16 noviembre 2013

Los hijos de Emilio Salgari

(Escrito para la columna Como si fuera sábado, de la revista Estilos)

Tuve la fortuna de tener como abuelo a un lector empedernido. Aurelio Yero Alonso era el jefe de estación del Paradero de Camarones, un brevísimo pueblo perdido en un mar de cañaverales, allá por la región central de Cuba. Cuando los teléfonos no sonaban, eso quería decir que no venían trenes. Casi todo aquel tiempo de ocio, era invertido en leer.
Así fue que, siendo yo aún muy niño, puso en mis manos un manoseado libro con los versos de José María Heredia, todo lo que encontró de José Martí y decenas de novelas de dos escritores que me cambiaron la vida, porque llenaron de las fantasías más estrambóticas el reducido universo de aquel pueblo donde todos siempre iban de paso.
Emilio Salgari y Julio Verne todavía me ayudan a combatir la abulia. Hace mucho que no los releo, pero sus personajes nunca me dejan solo. Conviví tanto con ellos que jamás he podido prescindir de su compañía. El capitán Nemo, Sandokán, Phileas Fogg, el Corsario Negro, Miguel Ardan, Barbicane y Nicholl.
Todos ellos, lo mismo en el mar que en el cosmos, a bordo de un submarino o un barco pirata, en la mar Caribe o en las islas de la Malasia, me enseñaron a luchar siempre del lado del bien. Soy cobarde, nunca he tirado un tiro, ni siquiera he llegado a tocar un arma de fuego (eso se lo prometí a mi abuelo de niño), pero al menos desde la imaginación he librado más de mil batallas.
Salgari y Verne me enseñaron otra cosa muy importante. Por lejos y ajenos que parecieran los lugares, la distancia nunca podía ser una excusa para ignorarlos. Emilio Salgari jamás estuvo en el Caribe, sin embargo, nadie pudo escribir con más pasión que él lo que fue este mar en la época de los corsarios y los piratas.
Cuando Verne escribió “20 mil leguas de viaje submarino” y “De la Tierra a la Luna”, era más que improbable navegar por debajo del agua o salir disparado hacia el espacio sideral a bordo de un cohete. Eso no lo detuvo, todo lo contrario. Su literatura acabó convirtiéndose en una decisiva fuente de inspiración para los científicos que sí hicieron posible la mayoría de las cosas que él se había imaginado.
Cuando me fui haciendo mayor, mi abuelo comenzó a prestarme otros libros. Algunos de aquellos ejemplares aún los conservo y los cuido con el mismo celo que él. Así fue que Thomas Mann me trocó la cabeza.
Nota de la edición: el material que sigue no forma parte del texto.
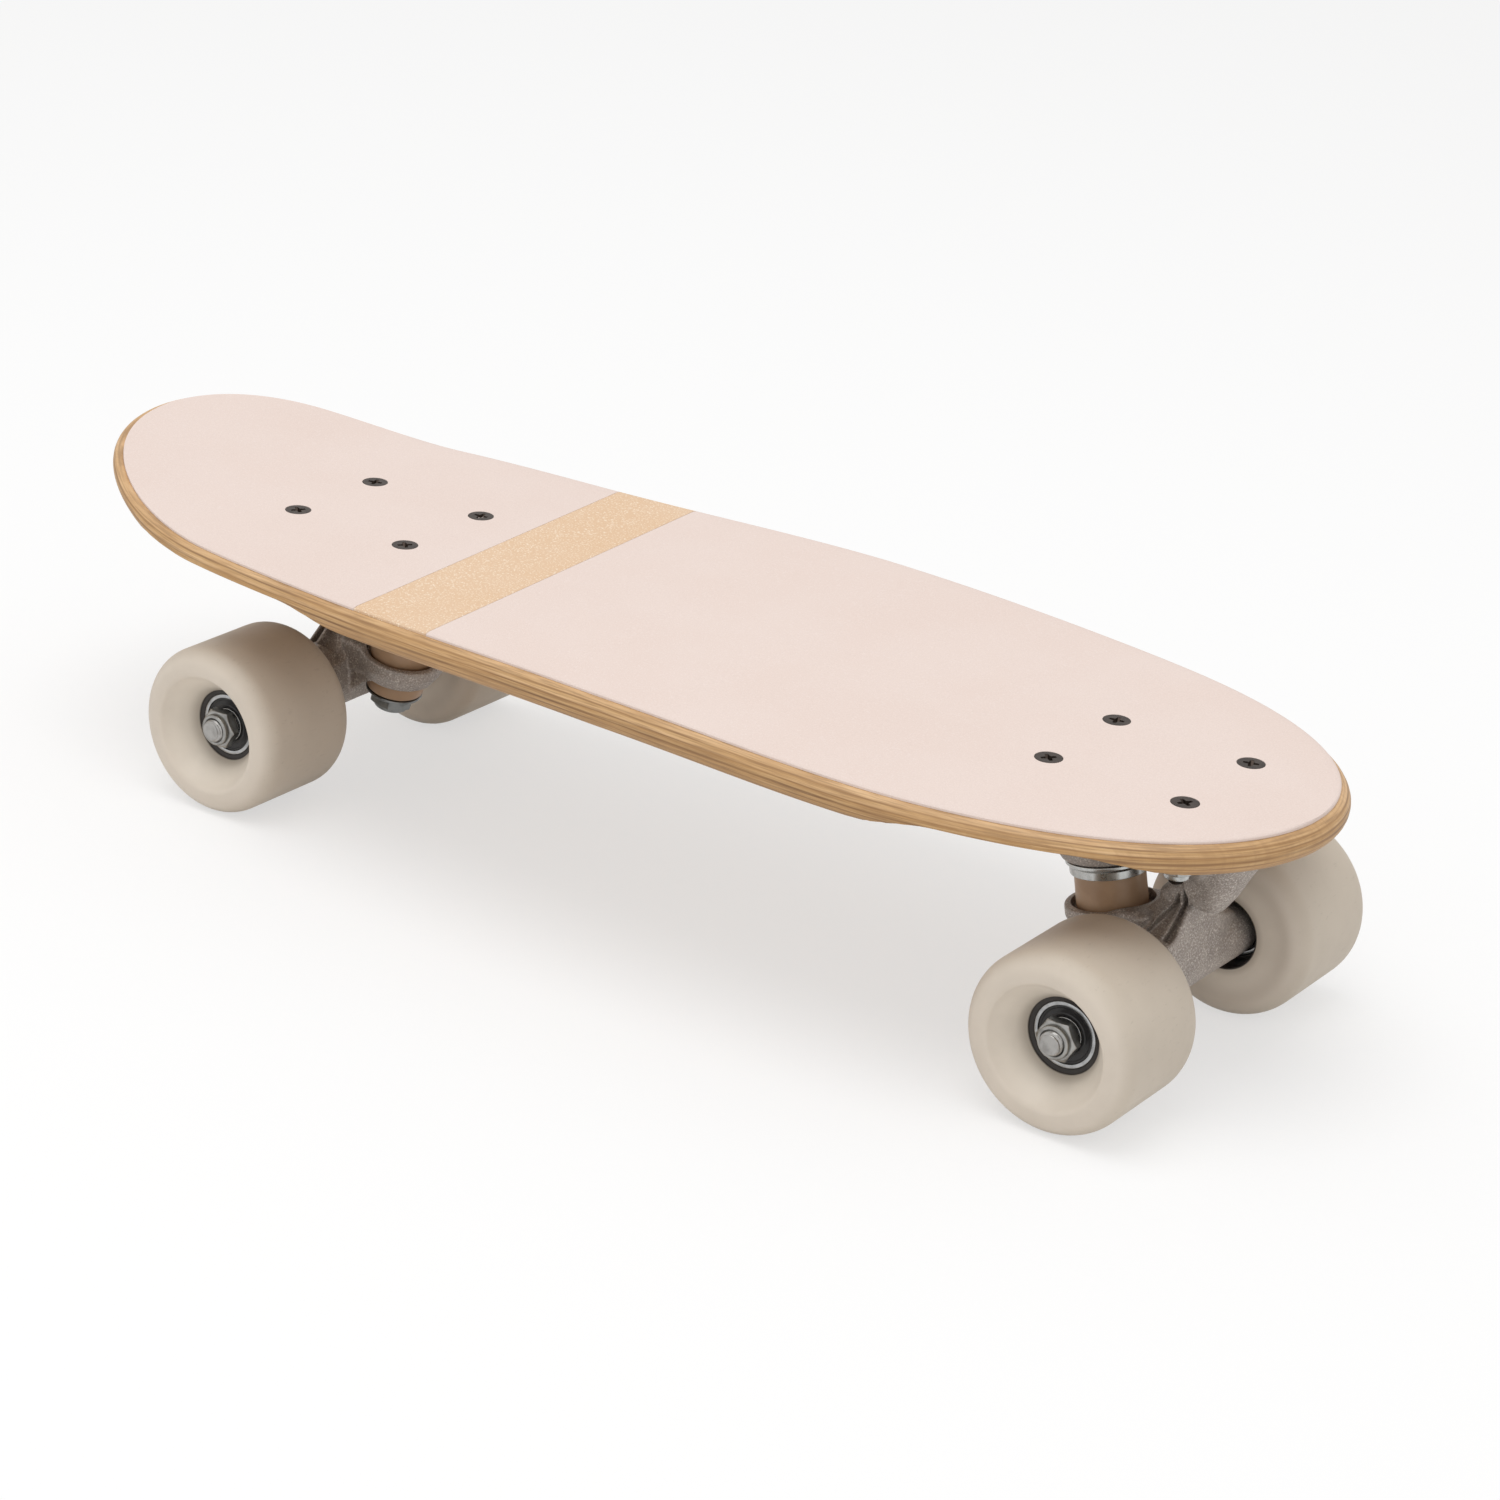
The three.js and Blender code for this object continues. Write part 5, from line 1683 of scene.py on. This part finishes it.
@dataclass(frozen=True)
class Studio:
    """Floor, light and camera of the product picture. The lamp's width is in metres."""

    camera_place: tuple[float, float, float] = (717.51, -1019.12, 582.48)
    camera_right: tuple[float, float, float] = (0.81017, 0.58262, 0.06462)
    camera_down: tuple[float, float, float] = (0.27912, -0.28649, -0.91652)
    lens: float = 95.80
    sensor: float = 36.0
    sky_level: float = 0.71
    lamp_watts: float = 15.2
    lamp_width: float = 1.5
    lamp_place: tuple[float, float, float] = (30, -350, 1880)
    floor_half: float = 8000.0
    floor_plain: Colour = (0.93, 0.928, 0.925, 1)
    floor_tint: Colour = (1, 0.998, 0.995, 1)
    floor_glow: float = 0.59
    floor_lit: float = 0.385

    @staticmethod
    def seen(shader: Shader) -> Wire:
        """1 where the camera looks straight, or by a reflection or through glass, and 0 elsewhere.

        Args:
            shader: The material or world in the making.

        Returns:
            The number.
        """
        paths = shader.node("ShaderNodeLightPath", {}, {}).outputs
        total = Wire(shader, paths["Is Camera Ray"]) + Wire(shader, paths["Is Glossy Ray"])
        return (total + Wire(shader, paths["Is Transmission Ray"])).between(0, 1)

    def floor(self) -> None:
        """A pale seamless floor.

        Where it is seen it glows by itself and takes only a part of the light, which keeps the
        object's shadow pale. To all other light it is a plain pale floor.
        """
        half = self.floor_half
        grid = np.array([[(-half, -half, 0), (half, -half, 0)], [(-half, half, 0), (half, half, 0)]])
        mesh = bpy.data.meshes.new("floor")
        flat = grid_shell(grid, around=False)
        mesh.from_pydata((flat.points * MM).tolist(), [], flat.quads[:, ::-1].tolist())
        shader = Shader(bpy.data.materials.new("studio_floor"))
        plain = shader.surface.outputs[0]
        glow = shader.node("ShaderNodeEmission", {}, {"Color": self.floor_tint,
                                                      "Strength": self.floor_glow})
        lit = shader.node("ShaderNodeBsdfDiffuse", {}, {"Color": (*[self.floor_lit] * 3, 1)})
        both = shader.node("ShaderNodeAddShader", {}, {0: glow.outputs[0], 1: lit.outputs[0]})
        shown = shader.node("ShaderNodeMixShader", {}, {0: self.seen(shader), 1: plain,
                                                        2: both.outputs[0]})
        shader.feed(shader.tree.nodes["Material Output"].inputs["Surface"], shown.outputs[0])
        mesh.materials.append(shader.dress({
            "Base Color": self.floor_plain, "Roughness": 0.7, "Specular IOR Level": 0.2,
        }))
        item = placed("floor", mesh)

    def sky(self) -> None:
        """An even white surround, plain white to the camera, in reflections and through glass."""
        world = bpy.data.worlds.new("studio_sky")
        bpy.context.scene.world = world
        shader = Shader(world, "Background")
        level = self.sky_level + self.seen(shader) * (1 - self.sky_level)
        shader.dress({"Color": (1, 1, 1, 1), "Strength": level})

    def lamp(self) -> None:
        """One broad soft lamp above the board."""
        data = bpy.data.lights.new("softbox", "AREA")
        data.shape, data.size, data.energy = "DISK", self.lamp_width, self.lamp_watts
        item = placed("softbox", data)
        item.location = Vector(self.lamp_place) * MM
        item.rotation_mode = "QUATERNION"
        item.rotation_quaternion = (-item.location).to_track_quat("-Z", "Y")

    def camera(self) -> None:
        """The camera at the photograph's place, turned by its measured axes."""
        right, down = Vector(self.camera_right), Vector(self.camera_down)
        ahead = right.cross(down)
        data = bpy.data.cameras.new("camera")
        data.lens, data.sensor_width = self.lens, self.sensor
        item = placed("camera", data)
        turn = Matrix((right, -down, -ahead)).transposed().to_4x4()
        item.matrix_world = Matrix.Translation(Vector(self.camera_place) * MM) @ turn
        bpy.context.scene.camera = item

    def build(self) -> None:
        """Sets up the whole studio."""
        self.camera()
        self.floor()
        self.sky()
        self.lamp()
        bpy.context.scene.view_settings.view_transform = "Standard"


def main() -> None:
    """Builds the studio and the board."""
    logging.basicConfig(level=logging.INFO, format="%(message)s")
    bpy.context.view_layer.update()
    Studio().build()
    bolts, truck, wheels = DeckFasteners(), Truck(), WheelSet()
    off_pattern = (truck.flange_out - truck.flange_in) / 2
    centres = {end: sum(corner.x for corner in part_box(f"baseplate_{end.word}")) / 2 / MM
               - off_pattern * end.value for end in End}
    Deck().build(bolts.holes(list(centres.values())))
    truck_meshes, wheel_meshes = truck.meshes(bolts), wheels.meshes()
    for end, centre in centres.items():
        bolts.build(end, centre)
        truck.build(end, centre, truck_meshes)
        for side in Side:
            axle = shift(centre + end.value * truck.axle_x, 0, truck.axle_z)
            turn = Matrix.Rotation(-side.value * math.pi / 2, 4, "X")
            wheels.build(end, side, axle @ turn, wheel_meshes)


if __name__ == "__main__":
    main()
En esa novela, que el alemán escribió en escenarios de la India, comprendí el conflicto que puede surgir entre la vida y el arte o la inteligencia.
En el año 2000, mientras preparaba las maletas para un viaje solo de ida a Santo Domingo, me leí “La fiesta del Chivo”, de Mario Vargas Llosa. Creo que ningún otro libro me hubiera explicado mejor lo que fue la dictadura de Rafael Leonidas Trujillo y sus consecuencias en la sociedad y las identidades de República Dominicana.
Luego, ya de este lado del Paso de los Vientos, me leí dos libros de Edwidge Danticat. “Cric, crac” y “Cosecha de huesos” fueron mis primeras lecturas en el exilio. Además de los indiscutibles valores que tienen ambas obras, la circunstancia en la que los leí me hizo desarrollar un especial apego por esos libros.
Releyendo los cuentos de Juan Bosch y de Virgilio Díaz Grullón, seguí entendiendo lo que nadie me podía explicar, ese subsuelo que jamás se encontrará por más que se escarbe. Aún así, siempre sentí que me faltaba un personaje, alguien que me revelara el resultado de tantos accidentes históricos.
Ese tipo fue Oscar Wao. Gracias al personaje de Junot Díaz acabé de comprender lo que ni siquiera yo, después de 10 años de permanencia aquí, dilucidaba. Como pueden ver, le debo mucho a escritores que hablan de “lo que no saben” y que meten las narices donde nadie los ha convocado.
Esos intrusos en el polvo me enseñaron a formar parte de una generación que, en honor a mi abuelo Aurelio, aquel viejo ferroviario que me convirtió en un lector empedernido, quiero llamar “Los Hijos de Emilio Salgari”. Eso, solo eso.

1 comentario:

Susy Caula dijo...

¡Qué hermoso, Camilo! Desnudas tu niñez, afloras los recuerdos que parecen no haberse desprendido nunca, como el terno equipaje, gracias por el pedacito que nos toca.